Print all of the data exactly as written.
/---
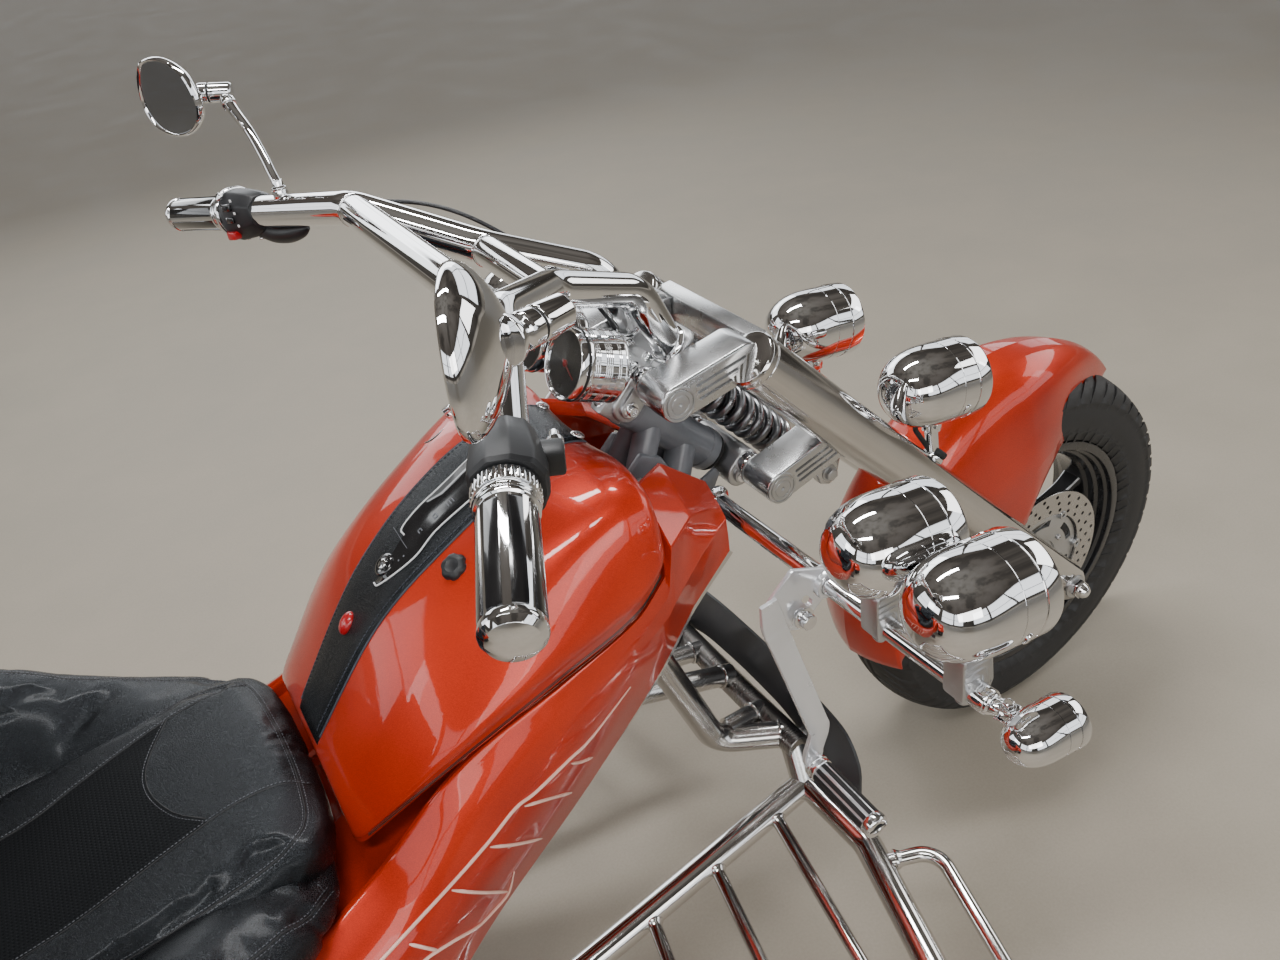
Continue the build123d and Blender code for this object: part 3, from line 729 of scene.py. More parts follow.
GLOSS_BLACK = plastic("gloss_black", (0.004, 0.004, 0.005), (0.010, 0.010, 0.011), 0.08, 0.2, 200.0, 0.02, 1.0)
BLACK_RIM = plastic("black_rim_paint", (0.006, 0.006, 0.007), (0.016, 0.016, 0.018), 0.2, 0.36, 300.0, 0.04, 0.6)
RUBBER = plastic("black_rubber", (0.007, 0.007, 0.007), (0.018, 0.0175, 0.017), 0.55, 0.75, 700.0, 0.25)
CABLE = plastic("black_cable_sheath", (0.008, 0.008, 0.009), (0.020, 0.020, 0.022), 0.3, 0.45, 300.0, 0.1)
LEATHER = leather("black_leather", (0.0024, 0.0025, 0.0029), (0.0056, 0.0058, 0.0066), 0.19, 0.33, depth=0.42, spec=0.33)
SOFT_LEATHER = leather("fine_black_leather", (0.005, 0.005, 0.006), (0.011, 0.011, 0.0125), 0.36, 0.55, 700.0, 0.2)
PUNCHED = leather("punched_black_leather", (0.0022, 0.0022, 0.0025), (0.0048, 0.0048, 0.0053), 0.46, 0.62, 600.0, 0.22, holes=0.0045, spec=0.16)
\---
# [Full answer]
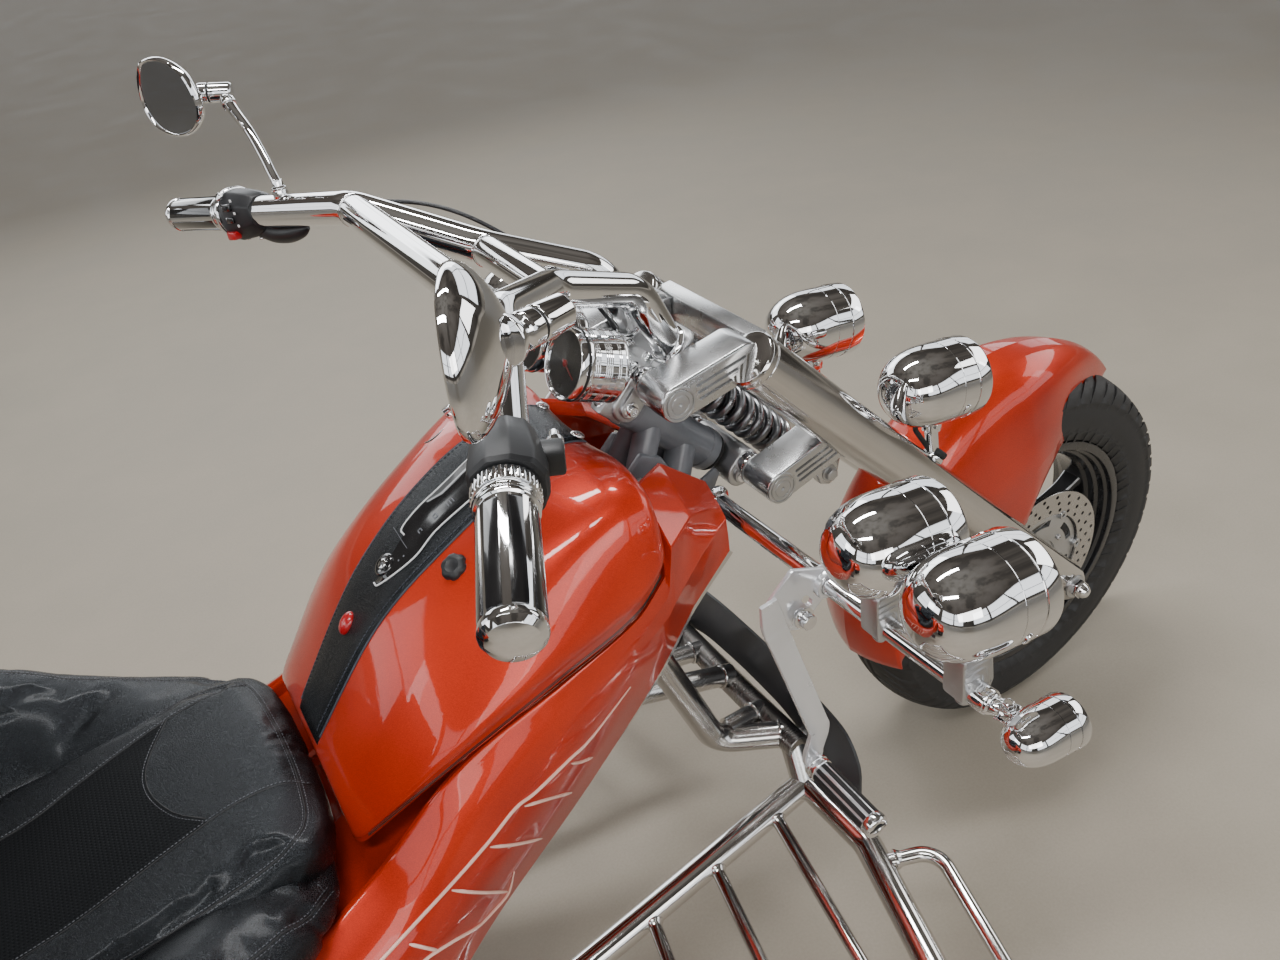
Continue the build123d and Blender code for this object: part 3, from line 729 of scene.py. More parts follow.
GLOSS_BLACK = plastic("gloss_black", (0.004, 0.004, 0.005), (0.010, 0.010, 0.011), 0.08, 0.2, 200.0, 0.02, 1.0)
BLACK_RIM = plastic("black_rim_paint", (0.006, 0.006, 0.007), (0.016, 0.016, 0.018), 0.2, 0.36, 300.0, 0.04, 0.6)
RUBBER = plastic("black_rubber", (0.007, 0.007, 0.007), (0.018, 0.0175, 0.017), 0.55, 0.75, 700.0, 0.25)
CABLE = plastic("black_cable_sheath", (0.008, 0.008, 0.009), (0.020, 0.020, 0.022), 0.3, 0.45, 300.0, 0.1)
LEATHER = leather("black_leather", (0.0024, 0.0025, 0.0029), (0.0056, 0.0058, 0.0066), 0.19, 0.33, depth=0.42, spec=0.33)
SOFT_LEATHER = leather("fine_black_leather", (0.005, 0.005, 0.006), (0.011, 0.011, 0.0125), 0.36, 0.55, 700.0, 0.2)
PUNCHED = leather("punched_black_leather", (0.0022, 0.0022, 0.0025), (0.0048, 0.0048, 0.0053), 0.46, 0.62, 600.0, 0.22, holes=0.0045, spec=0.16)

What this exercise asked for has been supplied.